Many years ago when the great African American contralto, Marian Anderson, was asked to name the greatest moment of her life – for example, the concert she gave at the White House, receiving the $10,000 Bach award, Toscanini’s proclaiming her the greatest voice of the 20th century – she said the greatest moment of her life was the day she went home and told her mother she would no longer have to take in washing.
That, in nutshell, is the Gospel we just heard today. Mary was a washer-women, a minority person in an occupied territory, living in a miserable backwater town and God broke into her life. Today we celebrate what God did for Mary, what God has done for you here at USF, and what God wants to continue do for you and me.

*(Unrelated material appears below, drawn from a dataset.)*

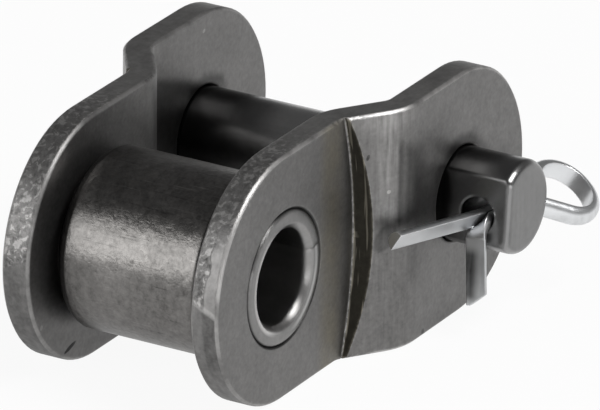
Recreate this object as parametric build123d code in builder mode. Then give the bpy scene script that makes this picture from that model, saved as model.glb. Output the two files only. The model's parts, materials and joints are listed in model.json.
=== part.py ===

Take a moment to look back and reflect on where and how God broke into your life and changed you during your time at USF – an experience that challenged you to rethink your life’s priorities, a class that opened you to the realities of global poverty, an encounter that helped you accept your own fragility, a tragedy that led you to question the purpose of life, a relationship that made you feel good about yourself and confident about your future. However and wherever it happened, recognize and celebrate God breaking into your life to teach you what is good and show you the way.
My prayer this morning is that during your time at USF, you have acquired some awareness of what God hopes for from you. May you leave here with the realization and conviction that God has lifted you up; that God has given you good things; that God who is mighty has and will continue do great things through you if you let God break into your life and teach you what is good for us all and show you the way.
Let us go now to the table and receive the nourishment that we need to walk in the ways of the Lord.